Simon described a wide range of enforcement strategies, from unloading busloads of visitors at park gates to purchase passes to Park Service employees entering vehicles and making visitors show identification. How the rules are enforced is up to each park and tour company, but all options are forcing more on-site transactions, ID checks and entry bottlenecks.
At Yosemite National Park, guide and owner of YExplore Yosemite Adventures John DeGrazio said enforcement has been inconsistent, with entrance stations at times unstaffed during peak morning hours.
"For the past couple of months, the gates were not even being managed," he told SFGATE. "A lot of people come early and avoid it."
His company sidesteps problems with entry fees by meeting clients inside the park. "When this policy was first launched, we were told something along the lines of 'this is going to be an honor system,' that ID checks weren't going to be so harsh," DeGrazio said. "There's no question that this is a reason that our international reservations have taken a nosedive. A lot of people don't want to come here and deal with this."
Beyond national parks, a broader economic dip
Industry leaders say changes like this extend beyond park gates, with ripple effects across the broader international travel industry.
According to Marco Jahn, CEO of North America tour operator New World Travel, international tourists skipping U.S. parks is a huge blow to gateway towns and other rural communities.
"It's a much bigger economic story than what's happening at the park gate," Jahn told SFGATE.
Drawing on federal tourism data, Jahn noted that international visitors spend an average of about $4,800 per trip in the U.S. They tend to stay longer and travel more widely than domestic tourists, meaning that a modest decline in visitation - even tens of thousands of foreign travelers - can translate into hundreds of millions of dollars in lost spending, he said.
When trips are canceled, shortened or rerouted to offset higher costs, the effects ripple through hotels, tour operators and small businesses - particularly in rural areas that depend heavily on seasonal tourism.
In some park regions, international travelers account for 30% to 40% of visitors during peak season, Jahn said. A drop in that percentage can be difficult to reverse, especially once travelers shift habits or choose other countries.

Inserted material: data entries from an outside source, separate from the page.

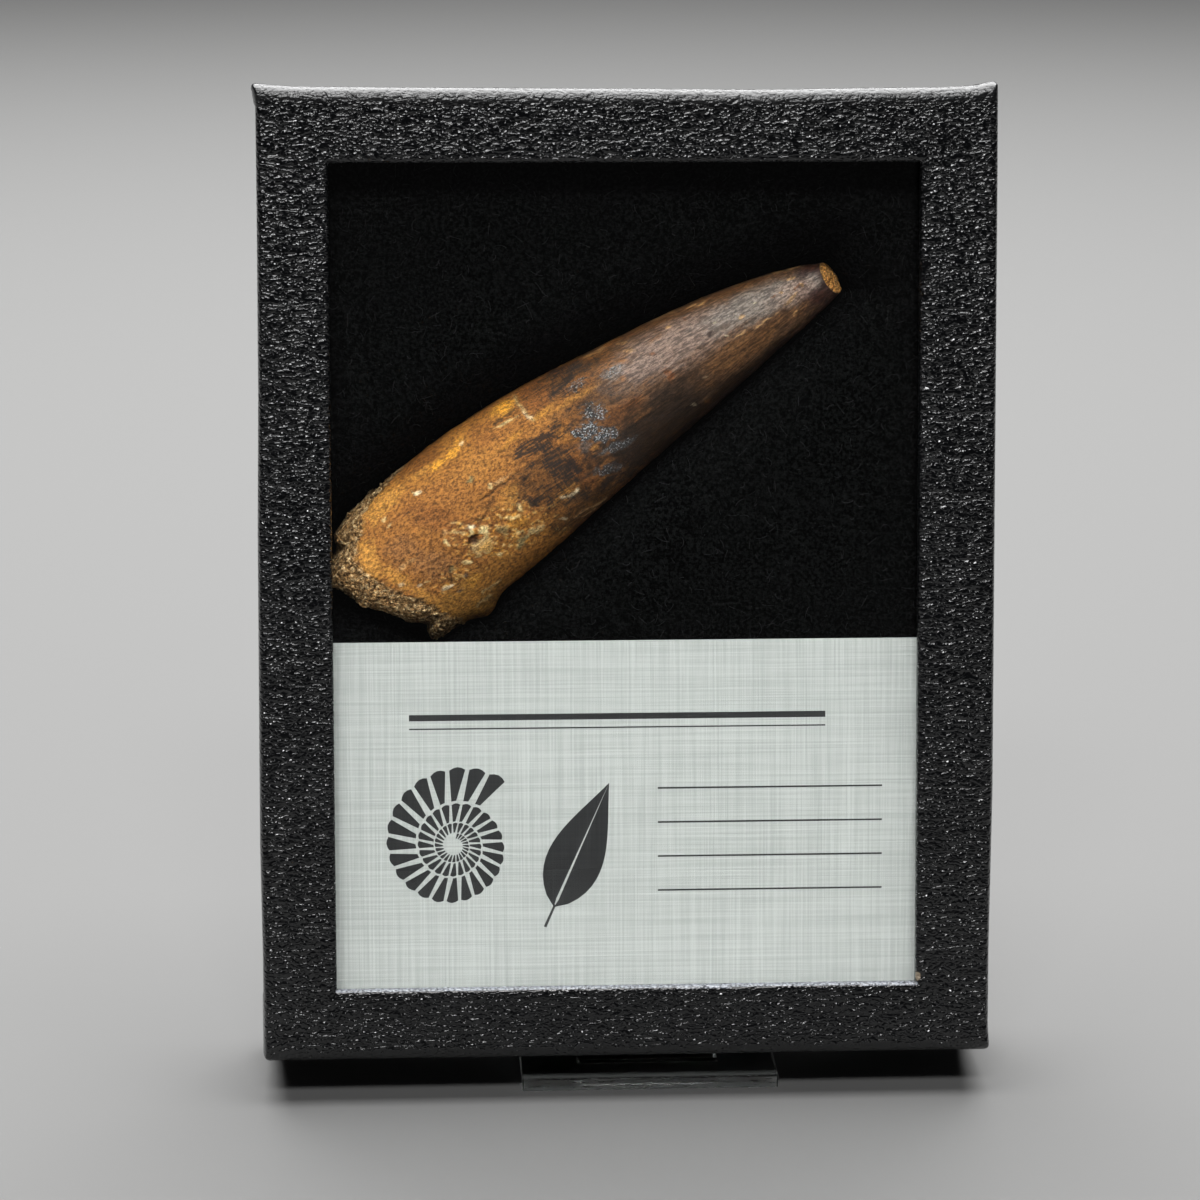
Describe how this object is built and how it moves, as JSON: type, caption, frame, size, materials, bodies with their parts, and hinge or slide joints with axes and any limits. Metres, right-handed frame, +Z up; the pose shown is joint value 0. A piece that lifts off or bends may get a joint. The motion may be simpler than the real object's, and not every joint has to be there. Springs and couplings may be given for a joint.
{
  "type": "spinosaurus tooth in a display box",
  "caption": "Fossil crown and root of a conical tooth on a dark pad behind glass, in a window box that leans on a clear bent easel.",
  "frame": {"origin": "on the surface that the easel stands on, under the middle of the object's box", "axes": "+Z up; the window faces -Y and leans back by 10 degrees; +X to the right, seen from the front"},
  "size_m": [0.0826, 0.0479, 0.1127],
  "materials": {
    "leatherette": "black embossed leather-grain paper, semi-gloss",
    "glass": "clear, polished",
    "tray_paper": "black paper over board, matt",
    "felt": "black felt over soft filling",
    "card": "linen-textured card, matt, printed in black",
    "tooth": "fossil enamel and root, satin crown, sandy breaks",
    "clear_plastic": "clear, polished faces and frosted sawn edges"
  },
  "bodies": {
    "root": {"lid": "leatherette", "glass": "glass", "tray": "tray_paper", "padding": "felt", "label_card": "card", "tooth": "tooth", "stand": "clear_plastic"}
  },
  "joints": []
}
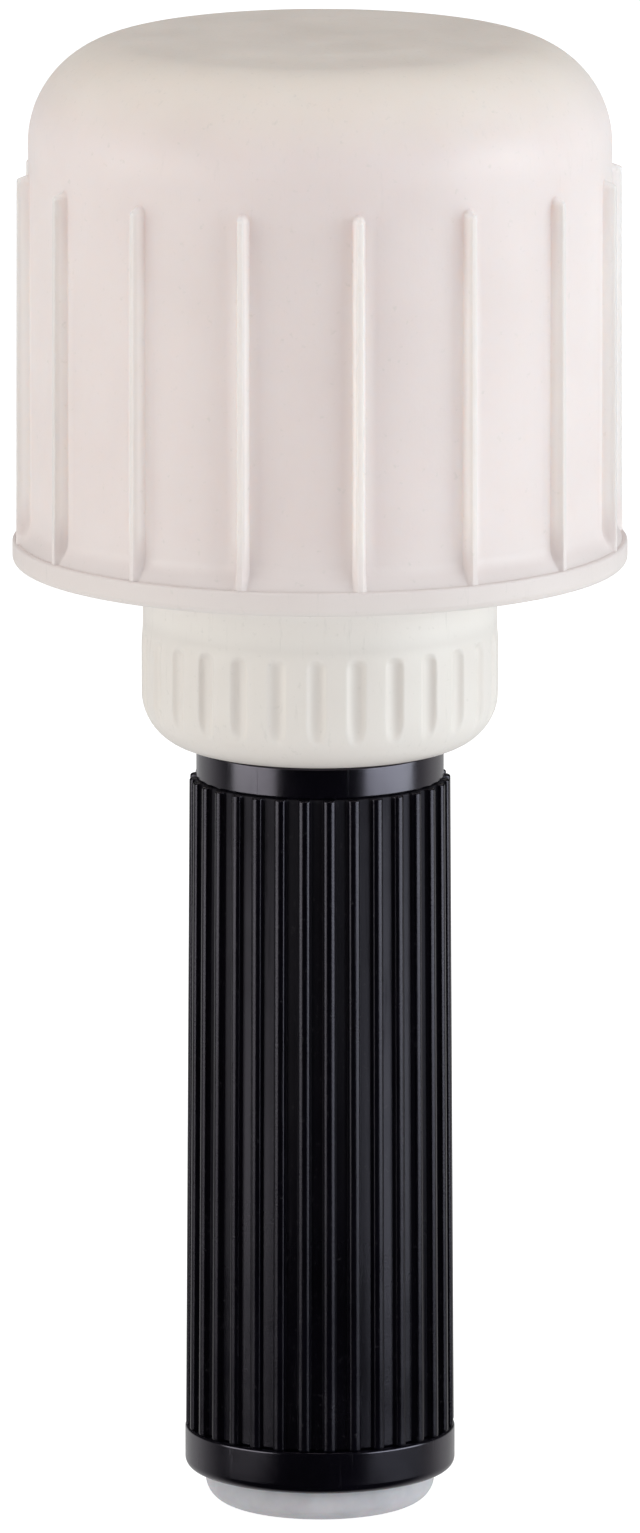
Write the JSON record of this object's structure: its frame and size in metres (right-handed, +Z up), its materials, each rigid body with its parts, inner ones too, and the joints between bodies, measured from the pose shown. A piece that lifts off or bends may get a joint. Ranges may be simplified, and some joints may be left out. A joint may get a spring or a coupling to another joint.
{
  "type": "in-line soft-faced mallet",
  "caption": "In-line soft-faced mallet with a finned milky-white head, a fluted screw collar and a straight ribbed black grip, stood on its end plug.",
  "frame": {"origin": "middle of the end plug's flat foot, at the bottom of the tool as it stands", "axes": "+Z up the tool's axis from the end plug to the striking face; -Y is the front, +X is to the right seen from the front"},
  "size_m": [0.09, 0.09, 0.2186],
  "materials": {
    "head_soft_white": "milky, satin",
    "head_white": "milky, satin",
    "collar_white": "milky, satin",
    "grip_black": "semi-gloss moulded",
    "handle_gloss_black": "gloss",
    "plug_clear_grey": "cloudy, satin",
    "seal_rubber": "matt",
    "tube_metal": "mill",
    "plated_steel": "bright zinc",
    "bush_nylon": "matt",
    "insert_brass": "turned",
    "core_plastic": "matt"
  },
  "bodies": {
    "handle": {"end_plug": "plug_clear_grey", "plug_seal_ring": "seal_rubber", "end_ring": "handle_gloss_black", "handle_tube": "tube_metal", "grip_sleeve": "grip_black", "threaded_ferrule": "handle_gloss_black", "centre_rod": "plated_steel", "rod_bush": "bush_nylon", "rod_washer": "plated_steel", "spring_washer": "plated_steel", "rod_nut": "plated_steel", "seat_gasket": "seal_rubber"},
    "head": {"head_base": "head_white", "head_shell": "head_soft_white", "head_core": "core_plastic", "key_socket": "plated_steel", "retaining_circlip": "plated_steel", "slip_washer": "bush_nylon", "base_screws": "plated_steel"},
    "collar": {"collar_nut": "collar_white", "thread_insert": "insert_brass"}
  },
  "joints": [
    {"name": "head_lift", "type": "slide", "parent": "handle", "child": "head", "axis": [0, 0, 1], "range_m": [0, 0.0075]},
    {"name": "collar_turn", "type": "hinge", "parent": "head", "child": "collar", "pos_m": [0, 0, 0.122], "axis": [0, 0, 1], "range_deg": [0, 1080]}
  ],
  "couplings": [
    {"joint": "collar_turn", "follows": "head_lift", "rad_per_m": 2513.3}
  ]
}
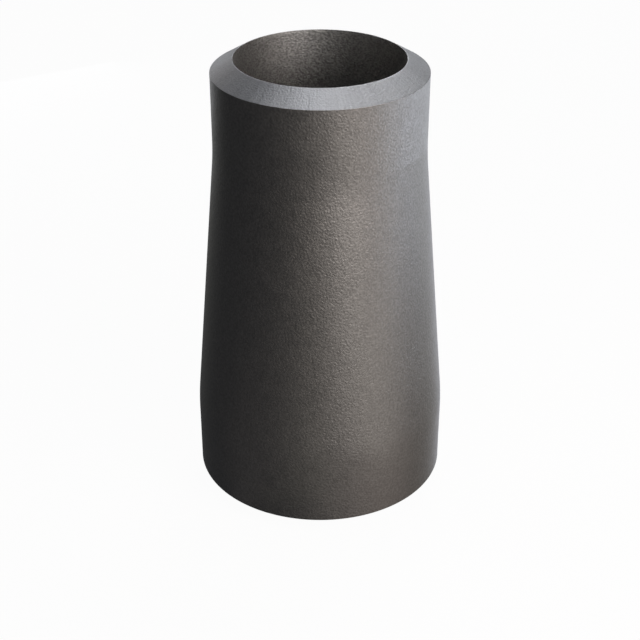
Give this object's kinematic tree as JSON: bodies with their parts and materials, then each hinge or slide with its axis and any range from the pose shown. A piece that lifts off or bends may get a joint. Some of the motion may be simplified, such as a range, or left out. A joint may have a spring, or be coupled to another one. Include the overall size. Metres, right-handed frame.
{
  "type": "concentric reducer",
  "caption": "Seamless butt-weld concentric reducer: an open steel tube that narrows evenly from a wider pipe end to a narrower one, both bevelled for welding.",
  "frame": {"origin": "centre of the big end's root face plane, on the pipe axis, where the reducer stands", "axes": "+Z along the pipe axis from the big end to the small end"},
  "size_m": [0.0212, 0.0212, 0.038],
  "materials": {
    "blasted_steel": "fine shot-blasted dark steel, with paler machined weld bevels"
  },
  "bodies": {
    "root": {"reducer_body": "blasted_steel"}
  },
  "joints": []
}
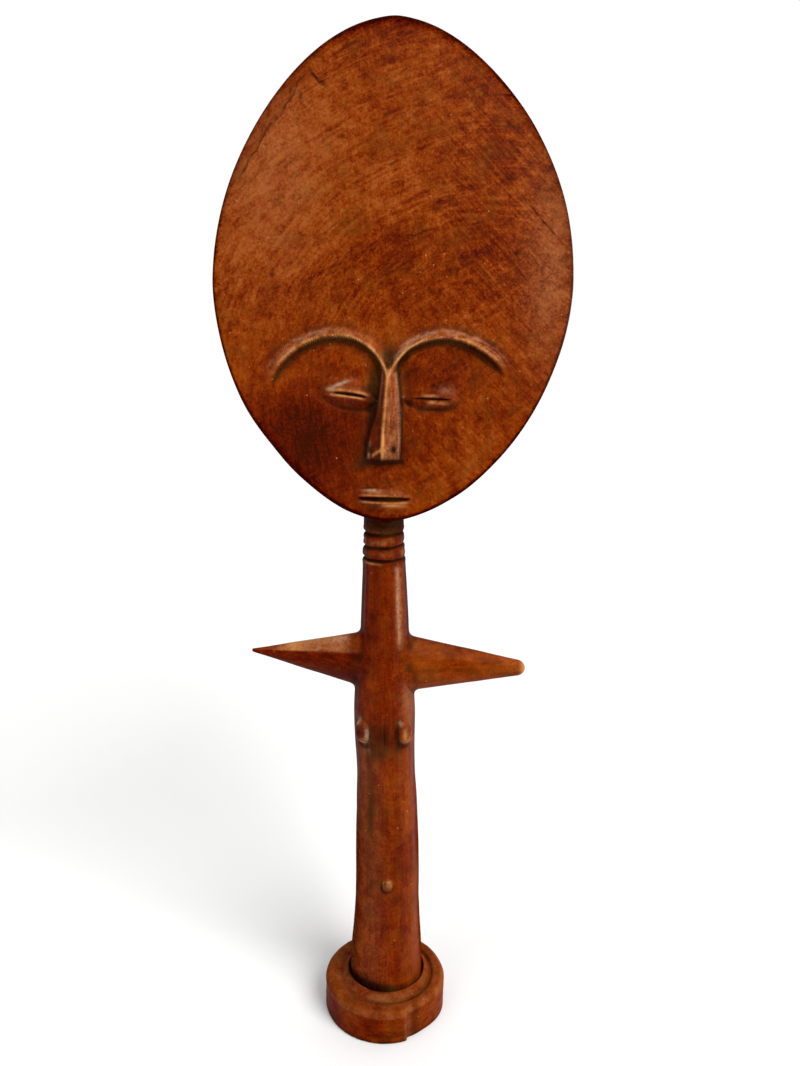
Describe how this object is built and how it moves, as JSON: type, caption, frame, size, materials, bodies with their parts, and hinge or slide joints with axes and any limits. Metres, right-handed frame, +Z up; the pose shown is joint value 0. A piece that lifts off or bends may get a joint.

When the international fee policy was first announced, supporters pointed out that this strategy was already being used in other countries - American tourists were being charged more at parks around the globe. But there's a reason for that, experts told SFGATE.
"Most of those situations are in developing countries, not places like the U.S.," Simon said. "And even in those cases, the gap between what a citizen and a tourist pays isn't as substantial as this $170 increase for U.S. parks."
"Every time you introduce any uncertainty or sudden change in international travel, it's easy for visitors to change their minds, to go somewhere else," Jahn said. "For Europeans wanting to visit national parks, they're likely to shift and start going to Canada instead. Canadian and Asian tourists might visit the U.K. instead of here. It's a lost opportunity for us."
More broadly, Jahn pointed to a sharp downward revision in international travel projections to the U.S. Recent federal estimates show tens of millions fewer visitors than previously expected over the next two years - a gap that could represent hundreds of billions of dollars in lost economic activity annually.
Against that backdrop, he said, focusing on incremental fee revenue from international visitors risks missing the larger trend.
"It's very difficult to put this into perspective on a national economic scale," Jahn said. "This $2 million is really putting lipstick on a pig."